▶ Exercise requirements: Begin with the first line of the listing and quote every line through the one containing "return dealt"; give only those lines.

▶ Source excerpt:
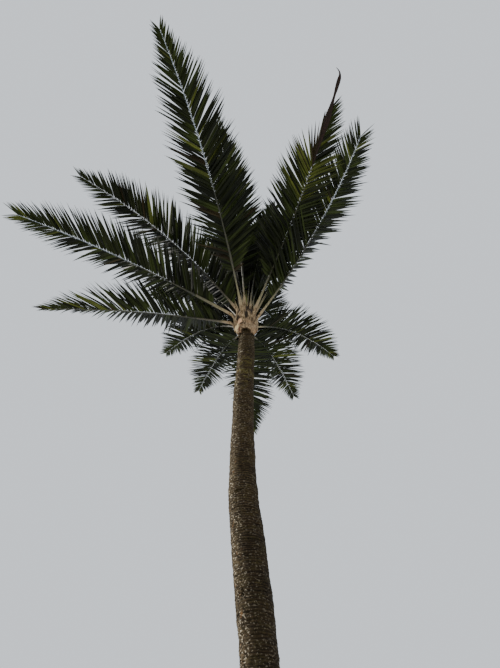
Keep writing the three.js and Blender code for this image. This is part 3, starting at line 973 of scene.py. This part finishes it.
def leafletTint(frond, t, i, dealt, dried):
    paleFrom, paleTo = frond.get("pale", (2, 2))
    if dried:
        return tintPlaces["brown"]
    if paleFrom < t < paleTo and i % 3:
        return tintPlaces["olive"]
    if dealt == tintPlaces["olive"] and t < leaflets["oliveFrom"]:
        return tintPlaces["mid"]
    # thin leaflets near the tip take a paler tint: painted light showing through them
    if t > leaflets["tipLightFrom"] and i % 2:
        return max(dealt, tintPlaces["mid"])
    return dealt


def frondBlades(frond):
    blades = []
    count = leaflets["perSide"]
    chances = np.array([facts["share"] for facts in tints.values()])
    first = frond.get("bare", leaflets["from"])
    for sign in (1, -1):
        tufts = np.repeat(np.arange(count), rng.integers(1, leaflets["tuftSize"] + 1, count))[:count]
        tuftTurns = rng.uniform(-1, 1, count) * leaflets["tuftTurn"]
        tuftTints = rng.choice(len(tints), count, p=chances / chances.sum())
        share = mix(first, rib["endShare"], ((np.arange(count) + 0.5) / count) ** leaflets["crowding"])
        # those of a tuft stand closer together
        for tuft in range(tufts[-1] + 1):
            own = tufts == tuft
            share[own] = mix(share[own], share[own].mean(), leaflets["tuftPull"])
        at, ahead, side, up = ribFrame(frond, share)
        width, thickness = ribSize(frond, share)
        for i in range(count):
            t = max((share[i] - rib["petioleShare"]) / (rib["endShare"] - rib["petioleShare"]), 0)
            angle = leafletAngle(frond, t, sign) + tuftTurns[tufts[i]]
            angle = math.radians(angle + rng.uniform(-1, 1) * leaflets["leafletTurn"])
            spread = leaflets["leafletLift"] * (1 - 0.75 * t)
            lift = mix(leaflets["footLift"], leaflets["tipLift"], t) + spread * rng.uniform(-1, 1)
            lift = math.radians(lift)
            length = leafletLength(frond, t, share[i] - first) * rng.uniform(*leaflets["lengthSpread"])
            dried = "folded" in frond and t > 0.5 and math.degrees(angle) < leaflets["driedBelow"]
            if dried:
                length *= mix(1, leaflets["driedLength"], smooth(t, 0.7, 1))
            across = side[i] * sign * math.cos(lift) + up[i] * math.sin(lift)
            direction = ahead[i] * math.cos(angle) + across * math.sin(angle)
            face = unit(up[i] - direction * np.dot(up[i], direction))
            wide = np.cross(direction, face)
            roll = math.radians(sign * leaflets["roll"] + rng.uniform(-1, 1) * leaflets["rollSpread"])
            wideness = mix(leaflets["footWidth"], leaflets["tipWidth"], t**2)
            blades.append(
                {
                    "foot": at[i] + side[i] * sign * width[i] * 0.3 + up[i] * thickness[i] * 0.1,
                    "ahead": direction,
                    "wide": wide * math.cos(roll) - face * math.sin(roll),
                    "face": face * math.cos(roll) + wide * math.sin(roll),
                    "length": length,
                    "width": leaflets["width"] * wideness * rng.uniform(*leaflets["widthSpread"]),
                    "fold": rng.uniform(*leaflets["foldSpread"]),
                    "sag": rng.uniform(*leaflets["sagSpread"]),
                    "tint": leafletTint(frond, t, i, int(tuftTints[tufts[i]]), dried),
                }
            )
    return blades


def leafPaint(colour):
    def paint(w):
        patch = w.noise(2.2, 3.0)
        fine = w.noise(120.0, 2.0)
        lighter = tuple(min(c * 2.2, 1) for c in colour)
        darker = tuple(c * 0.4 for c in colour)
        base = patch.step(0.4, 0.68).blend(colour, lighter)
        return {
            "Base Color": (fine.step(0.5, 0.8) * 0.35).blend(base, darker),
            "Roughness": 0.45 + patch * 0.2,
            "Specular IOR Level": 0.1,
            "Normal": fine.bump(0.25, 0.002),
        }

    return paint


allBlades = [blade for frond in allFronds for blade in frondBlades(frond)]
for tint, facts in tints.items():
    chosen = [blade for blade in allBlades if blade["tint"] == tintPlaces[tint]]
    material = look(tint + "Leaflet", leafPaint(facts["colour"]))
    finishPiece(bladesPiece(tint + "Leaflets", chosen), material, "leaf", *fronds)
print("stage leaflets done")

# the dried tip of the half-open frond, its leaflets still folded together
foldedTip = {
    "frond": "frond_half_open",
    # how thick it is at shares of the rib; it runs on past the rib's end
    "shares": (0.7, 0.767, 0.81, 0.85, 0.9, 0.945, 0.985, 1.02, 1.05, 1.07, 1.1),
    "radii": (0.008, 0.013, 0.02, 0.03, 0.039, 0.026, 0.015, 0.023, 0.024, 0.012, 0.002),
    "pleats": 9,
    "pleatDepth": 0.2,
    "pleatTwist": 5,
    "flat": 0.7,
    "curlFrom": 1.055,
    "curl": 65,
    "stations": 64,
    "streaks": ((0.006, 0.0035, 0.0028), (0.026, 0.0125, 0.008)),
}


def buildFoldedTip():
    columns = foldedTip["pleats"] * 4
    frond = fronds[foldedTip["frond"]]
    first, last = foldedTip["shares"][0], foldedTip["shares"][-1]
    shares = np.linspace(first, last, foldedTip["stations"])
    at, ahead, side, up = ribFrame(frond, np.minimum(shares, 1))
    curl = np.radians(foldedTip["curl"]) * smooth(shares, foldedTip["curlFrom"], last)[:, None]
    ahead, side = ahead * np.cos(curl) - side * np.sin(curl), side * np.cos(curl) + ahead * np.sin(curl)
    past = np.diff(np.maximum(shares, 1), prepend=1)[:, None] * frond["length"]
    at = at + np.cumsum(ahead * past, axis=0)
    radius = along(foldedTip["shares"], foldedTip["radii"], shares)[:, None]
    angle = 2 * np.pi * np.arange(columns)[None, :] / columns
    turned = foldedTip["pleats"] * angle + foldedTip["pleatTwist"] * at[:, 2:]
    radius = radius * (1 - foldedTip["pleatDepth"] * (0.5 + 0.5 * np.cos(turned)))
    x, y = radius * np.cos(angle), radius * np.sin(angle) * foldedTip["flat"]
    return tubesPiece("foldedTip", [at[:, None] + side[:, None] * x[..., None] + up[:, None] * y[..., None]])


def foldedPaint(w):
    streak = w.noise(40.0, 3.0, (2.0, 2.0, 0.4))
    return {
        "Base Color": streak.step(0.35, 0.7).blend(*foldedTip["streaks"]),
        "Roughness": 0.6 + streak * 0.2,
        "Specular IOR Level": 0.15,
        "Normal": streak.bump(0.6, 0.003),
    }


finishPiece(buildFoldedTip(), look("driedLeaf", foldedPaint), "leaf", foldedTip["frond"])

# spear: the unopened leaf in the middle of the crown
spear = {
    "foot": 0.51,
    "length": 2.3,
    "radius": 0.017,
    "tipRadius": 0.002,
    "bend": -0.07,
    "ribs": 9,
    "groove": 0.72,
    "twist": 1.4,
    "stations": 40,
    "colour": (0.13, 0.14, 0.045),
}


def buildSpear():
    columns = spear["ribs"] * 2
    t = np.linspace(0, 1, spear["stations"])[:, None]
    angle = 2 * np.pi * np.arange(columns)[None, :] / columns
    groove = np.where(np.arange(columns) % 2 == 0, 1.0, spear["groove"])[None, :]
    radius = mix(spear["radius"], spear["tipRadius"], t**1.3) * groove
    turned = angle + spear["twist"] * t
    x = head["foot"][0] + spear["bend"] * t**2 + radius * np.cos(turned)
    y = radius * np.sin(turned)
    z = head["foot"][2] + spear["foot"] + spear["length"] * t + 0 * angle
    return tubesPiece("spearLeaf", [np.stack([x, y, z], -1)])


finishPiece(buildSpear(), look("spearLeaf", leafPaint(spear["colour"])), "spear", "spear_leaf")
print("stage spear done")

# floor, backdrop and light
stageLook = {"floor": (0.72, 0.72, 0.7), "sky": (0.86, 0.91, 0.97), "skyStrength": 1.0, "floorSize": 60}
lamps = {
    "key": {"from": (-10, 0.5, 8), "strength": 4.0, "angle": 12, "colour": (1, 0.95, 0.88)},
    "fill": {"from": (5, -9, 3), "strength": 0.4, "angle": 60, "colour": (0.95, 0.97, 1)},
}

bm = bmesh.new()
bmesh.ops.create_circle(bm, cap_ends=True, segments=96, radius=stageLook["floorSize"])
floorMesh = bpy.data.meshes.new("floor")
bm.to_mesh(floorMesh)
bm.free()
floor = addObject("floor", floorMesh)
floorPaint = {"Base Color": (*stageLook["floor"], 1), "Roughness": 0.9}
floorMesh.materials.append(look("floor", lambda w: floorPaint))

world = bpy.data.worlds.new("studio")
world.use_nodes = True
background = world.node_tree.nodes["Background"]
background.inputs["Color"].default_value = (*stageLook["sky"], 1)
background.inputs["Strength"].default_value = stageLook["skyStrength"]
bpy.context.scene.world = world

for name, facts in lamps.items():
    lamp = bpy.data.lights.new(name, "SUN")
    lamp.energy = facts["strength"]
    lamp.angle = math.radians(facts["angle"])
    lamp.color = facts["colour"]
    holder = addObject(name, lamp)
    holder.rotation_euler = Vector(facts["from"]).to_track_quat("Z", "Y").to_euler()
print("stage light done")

▶ Written response:
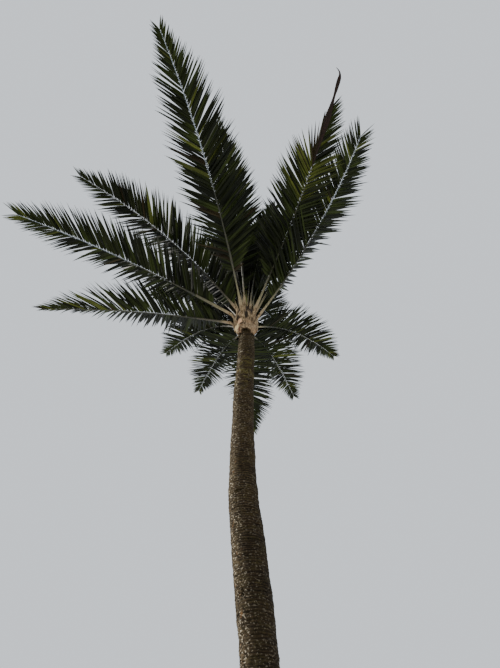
Keep writing the three.js and Blender code for this image. This is part 3, starting at line 973 of scene.py. This part finishes it.
def leafletTint(frond, t, i, dealt, dried):
    paleFrom, paleTo = frond.get("pale", (2, 2))
    if dried:
        return tintPlaces["brown"]
    if paleFrom < t < paleTo and i % 3:
        return tintPlaces["olive"]
    if dealt == tintPlaces["olive"] and t < leaflets["oliveFrom"]:
        return tintPlaces["mid"]
    # thin leaflets near the tip take a paler tint: painted light showing through them
    if t > leaflets["tipLightFrom"] and i % 2:
        return max(dealt, tintPlaces["mid"])
    return dealt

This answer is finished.